I think I may know the studies that could have been referred to. The issue was that during earlier studies the above mentioned earlier dates of dog ancestry were discussed, based on e.g. analyses of the Altai canine from ca. 30k years ago. However, subsequently more mitochondrial DNA from wolves were sequenced which questioned the validity of those analyses somewhat (or at least this was a hotly discussed issue a while back). However, it is clear that Gray wolves date back to at least 70k years (more disputed record go back to 1 myr). What may have been discussed in this context is the split from ancestral (or modern) wolf lineages. For example, there is discussion that modern populations of gray wolves (and dogs) might have their origins in a single population. While the timing might still a bit off with 18k years (depending on the precise estimate of the origins of the dog, and geographic constraints) at least in theory it could be possible that the puppy was part of that ancestral population (again, we are talking below the species level here, the wolf lineage is much older). 

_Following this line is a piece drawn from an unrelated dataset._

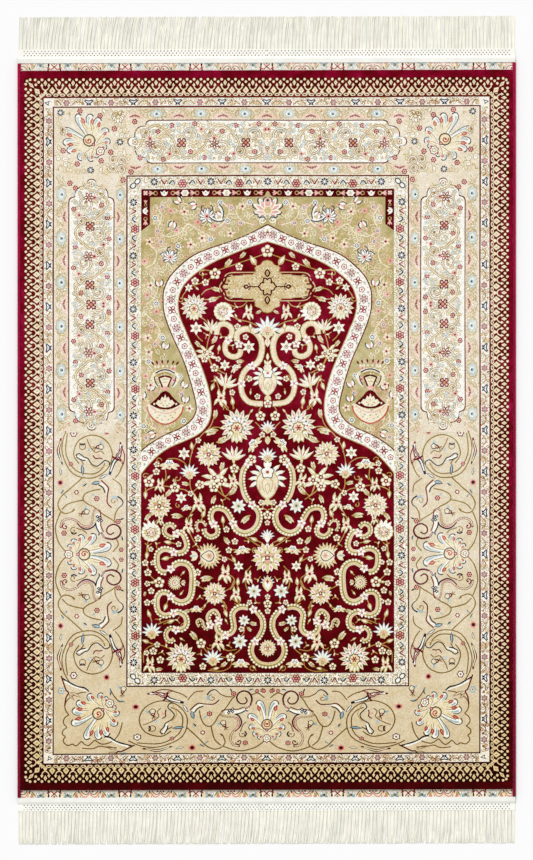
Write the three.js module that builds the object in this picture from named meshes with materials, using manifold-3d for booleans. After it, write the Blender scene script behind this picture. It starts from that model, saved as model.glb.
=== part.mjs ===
// A prayer rug that lies flat on the floor: one pile cloth with a flat-woven band at each end,
// an overcast binding along each side, and a woven fringe sewn over each end.
// Millimetres. X runs across the rug, +Y towards the head end of its niche, +Z up from the floor.
// The origin is on the floor, under the middle of the rug.

import * as THREE from "three";
import { mergeVertices } from "three/addons/utils/BufferGeometryUtils.js";
import Module from "manifold-3d";

const wasm = await Module();
wasm.setup();

// Driving dimensions
const rugWidth = 800; // over both bindings
const clothLength = 1178; // between the two fringes, as it shows
const rugLength = 1328; // over the fringes
const skewAcross = 2; // the right edge lies this much further up the floor than the left
const pieceGap = 0.3; // between two pieces that touch

// The cloth: its ground weave, and the pile that stands on it
const webThickness = 2.4;
const pileHeight = 7; // from the floor to the top of the pile
const pileRounding = 2.2; // where the pile lies over its own edge
const endBand = 12; // flat-woven band between the pile and the fringe
const tuckedWeb = 5; // ground weave hidden under the fringe's heading
const pileEndWaver = 0.7; // how far the pile's end wanders from a straight line
const pileEndSteps = 36; // the steps in which it wanders

// The overcast binding along each side
const bindingWidth = 5.4;
const bindingHeight = 6.4;
const bindingCrest = 2.3; // how far out from the cloth it is highest
const bindingFootRounding = 1.8; // at the floor, on its outer side
const bindingInnerRounding = 1.2; // at the top, beside the cloth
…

However, that should be testable and the fact that there is nothing noted about that makes me believe that the data is not there yet.

 

 

Posted

Something like that. When I said "or an ancestor of both" I didn't mean an ancestor of the species, I meant an ancestor of the modern population, which with crossbreeding between wolves and dogs could be a fairly messy lineage anyway. 

Of course, this pup was nobody's ancestor. It's amazingly well preserved. Maybe it drowned. Otherwise, you would think that the crows would have got at it. 

Posted
6 hours ago, mistermack said:

When I said "or an ancestor of both" I didn't mean an ancestor of the species, I meant an ancestor of the modern population, which with crossbreeding between wolves and dogs could be a fairly messy lineage anyway. 

I should note that the timing would still be off as the split gray wolf and the ancestor of the dog (which would be the common ancestor of extant wolves and dogs in the usual definition) is earlier than the the evidence for domestication and is conservatively estimated to happen at least 27k years ago. I.e. about 9k years before the puppy lived. However, since the pup was found roughly around the time of divergence/domestication it would could be part of an admixing population (but not be part of the ancestor population in the common sense), if that makes sense.